ZHANG Wangjin, has been a Shareholder Representative Supervisor of the Company since June 2013. Ms. Zhang is currently the Managing Director of CPG Overseas Company Limited (Hong Kong). Before joining CPG Overseas Company Limited (Hong Kong), Ms. Zhang worked in the Audit Department of PricewaterhouseCoopers CPA and the M&A and Restructuring Department of Deloitte & Touche Financial Advisory Services Limited. Ms. Zhang is a member of CPA Australia. Ms. Zhang holds a Bachelor’s degree in Accounting from University of International Business and Economics and has obtained an EMBA degree from Guanghua School of Management of Peking University.
PAN Zhongwu, has been an Employee Representative Supervisor of the Company since July 2012. Mr. Pan is currently the Deputy Director of the Company Office. Mr. Pan joined the Group in July 1995 and served in the Office of Comprehensive Management Department of Ping An Property & Casualty and the Group Office of the Company successively. Mr. Pan holds a Master’s degree in Finance and Insurance from Wuhan University.
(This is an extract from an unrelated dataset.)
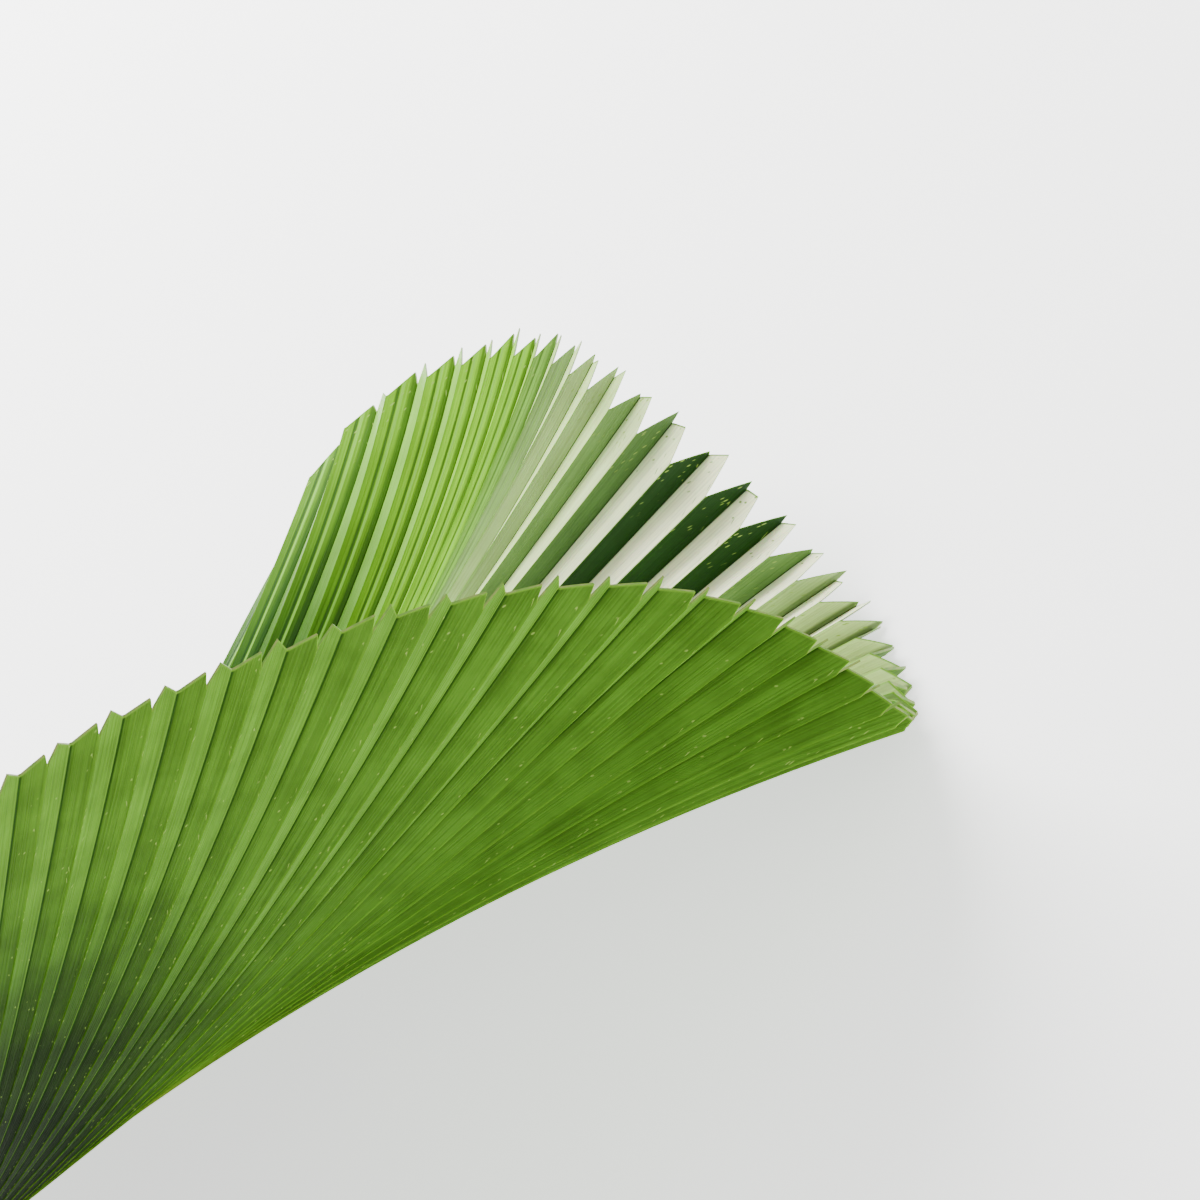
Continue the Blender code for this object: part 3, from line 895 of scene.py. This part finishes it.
class LEAF_OT_stage(bpy.types.Operator):
    """Set up the pale floor, the soft lights and the camera"""
    bl_idname = "leaf.stage"
    bl_label = "Stage"

    def execute(self, context):
        settings = context.scene.leaf_stage
        body = bmesh.new()
        bmesh.ops.create_grid(body, x_segments=1, y_segments=1, size=settings.floor_size / 2)
        mesh = bpy.data.meshes.new("floor")
        body.to_mesh(mesh)
        body.free()
        mesh.materials.append(floor_material(context.scene.leaf_colours, settings.floor_glow))
        floor = bpy.data.objects.new("floor", mesh)
        context.scene.collection.objects.link(floor)
        key = add_light("key", settings.key_power, KEY_SIZE, KEY_PLACE, LIGHT_AIM)
        key.visible_glossy = False
        add_light("fill", settings.fill_power, FILL_SIZE, FILL_PLACE, LIGHT_AIM)
        world = bpy.data.worlds.new("room")
        world.use_nodes = True
        back = world.node_tree.nodes["Background"]
        back.inputs["Color"].default_value = WHITE
        back.inputs["Strength"].default_value = settings.room_light
        context.scene.world = world
        add_camera(settings.lens)
        return {"FINISHED"}


class LEAF_PT_panel(bpy.types.Panel):
    """Lists the leaf's pieces and settings"""
    bl_idname = "LEAF_PT_panel"
    bl_label = "Palm Leaf"
    bl_space_type = "VIEW_3D"
    bl_region_type = "UI"
    bl_category = "Palm Leaf"

    def draw(self, context):
        for operator in OPERATORS:
            self.layout.operator(operator.bl_idname)
        scene = context.scene
        for settings in (scene.leaf_sizes, scene.leaf_colours, scene.leaf_stage):
            column = self.layout.column()
            for name in settings.__annotations__:
                column.prop(settings, name)


OPERATORS = (LEAF_OT_blade, LEAF_OT_stalk, LEAF_OT_stage)
CLASSES = (LeafSizes, LeafColours, StageSettings, *OPERATORS, LEAF_PT_panel)


def register():
    """Adds the leaf's settings, operators and panel."""
    for kind in CLASSES:
        bpy.utils.register_class(kind)
    bpy.types.Scene.leaf_sizes = PointerProperty(type=LeafSizes)
    bpy.types.Scene.leaf_colours = PointerProperty(type=LeafColours)
    bpy.types.Scene.leaf_stage = PointerProperty(type=StageSettings)


def unregister():
    """Takes them away again."""
    del bpy.types.Scene.leaf_stage
    del bpy.types.Scene.leaf_colours
    del bpy.types.Scene.leaf_sizes
    for kind in reversed(CLASSES):
        bpy.utils.unregister_class(kind)


def main():
    register()
    bpy.ops.leaf.blade()
    bpy.ops.leaf.stalk()
    bpy.ops.leaf.stage()


if __name__ == "__main__":
    main()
Gao Peng, has been an Employee Representative Supervisor of the Company since June 2015. Mr. Gao is currently the general manager of the Remuneration Planning and Management Department of the Company, and is also currently a director of a number of controlled subsidiaries of the Company including Ping An Securities Company, Ltd. and Ping An Asset Management Co., Ltd.. Mr. Gao joined the Company in October 2000, and has served as deputy general manager of the Talent Performance Management Department and deputy general manager of the Employee Services Management Department of the Company. Mr. Gao holds a Bachelor’s degree in Finance from Zhejiang University.